Mustard's Last Stand
2081 South University Boulevard, 303-722-7936
1719 Broadway Street, Boulder, 303-444-5841
Mustard's boasts outposts in both Boulder and Denver, walk-up operations that turn out hot dogs, Polish sausages and burgers of many different origins and varieties – and have been doing so for more than four decades. Mustard’s does a proper Chicago dog, topping Vienna Beef red hots with mustard, tomato, relish, sport peppers and celery salt, and that's what we like to order. But if you're looking for a chili-and-cheese-smothered weiner, Mustard's is a solid bet. And both locations get bonus points for their vegetarian and vegan options.
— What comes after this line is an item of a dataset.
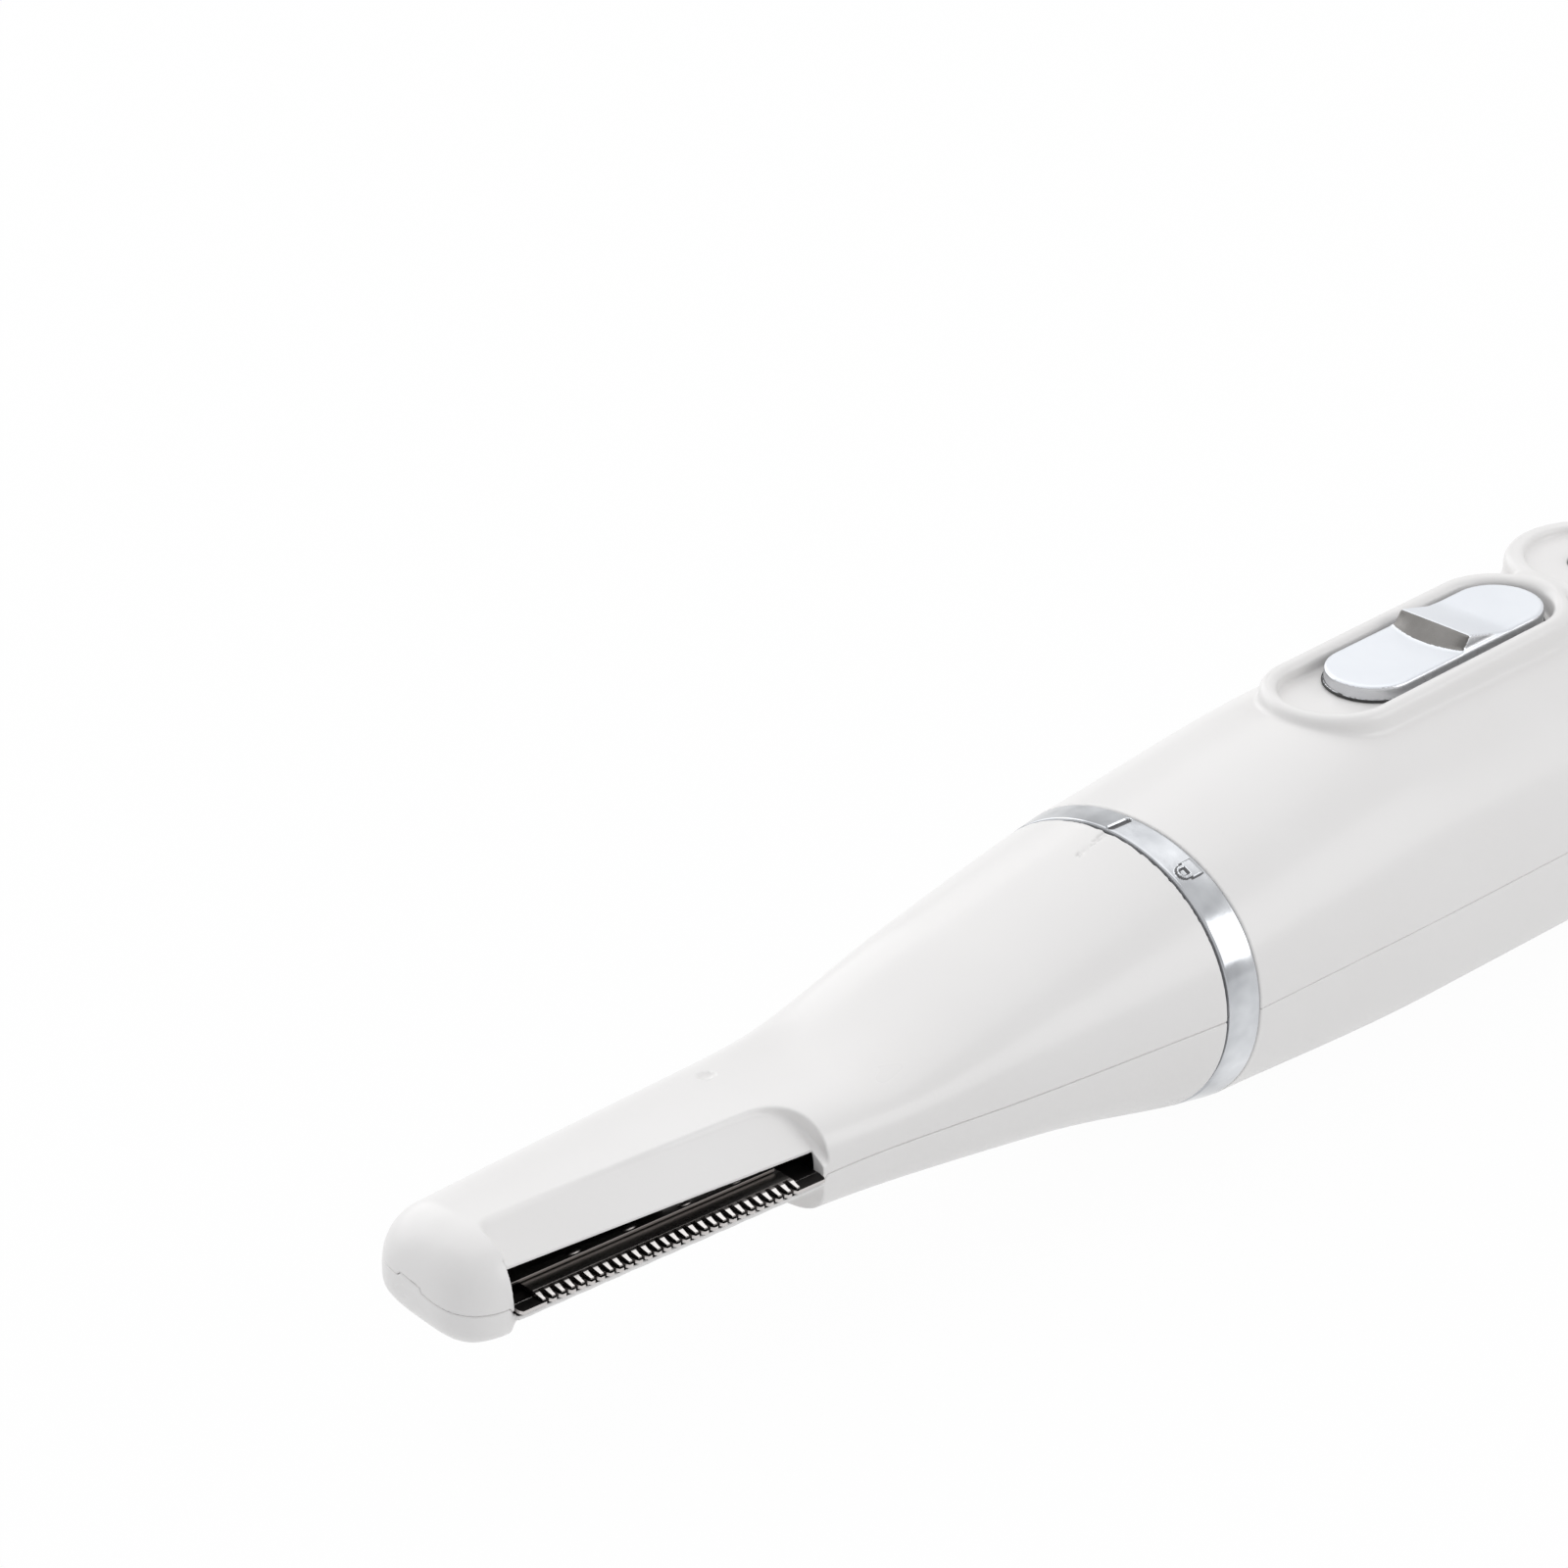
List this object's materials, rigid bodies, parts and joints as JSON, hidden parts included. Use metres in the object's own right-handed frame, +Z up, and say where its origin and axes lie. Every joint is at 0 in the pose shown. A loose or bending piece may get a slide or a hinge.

Old Fashioned Italian Deli
395 West Littleton Boulevard, Littleton
The guys at the Old Fashioned know from good hot dogs. Why? Because they're from Buffalo, a city that knows from good dogs. Here, they're Sahlen's brand, boiled to a beautiful, ruddy pink and served on a simple bun, with a little twist of casing that makes a tail at both ends. The standard at the Old Fashioned is "flying with everything," which means topped with Buffalo's own Weber's horseradish mustard, dog sauce, jalapeños and much more, taken to go. But we prefer our dog naked, with just a shot of Weber's. And we like to eat it here, where the setting is as authentic as the dogs: slightly grungy, with walls covered with pictures of Marilyn Monroe, mismatched tablecloths, Sopranos memorabilia, and shelves loaded down with pastas, canned tomatoes and other Italian dry goods.
Steve's Snappin' Dogs
3525 East Colfax Avenue
If you were lucky enough to grow up near an old-time hot dog stand, a place where you could drive up, order dogs and burgers and shakes at the counter, then sit down at a picnic-style table to enjoy them, you'll understand what Steve's is doing right away. Steve's offers more than a dozen styles of dogs — everything from the Rippin' Rockies Dog to the Dallas Dog to the California Dog to the Denver "Burrito" Dog — using Thumann's hot dogs. Imported all the way from New Jersey, a Thumann's dog is a near-quarter-pound blend of beef and pork that snaps when you bite into it. Unlike those old-time hot dog stands, Steve's caters to newfangled tastes, too, with its veggie dogs — and even makes vegetarian green chile as a topper. Order your choice at Steve's colorful counter, then take a seat indoors or, when it's warm, outdoors on Steve's enclosed patio, where you can watch the passing parade on Colfax.
2730 East Colfax Avenue
Uber Sausage got its start as a food truck slinging sausages, then graduated to a tiny space on East Colfax Avenue in 2011. The spot may be small, but the homemade sausages are big, and big on flavor. There aren’t a lot of amenities – you’ll have to eat your sausage sandwich at one of the picnic tables outside – but the view of Colfax can be spicier than Uber's beloved mustard. The place just celebrated its six-year anniversary this month and recently added a liquor license, so you can chill with a beer and a dog while taking in the sights and sounds of the city.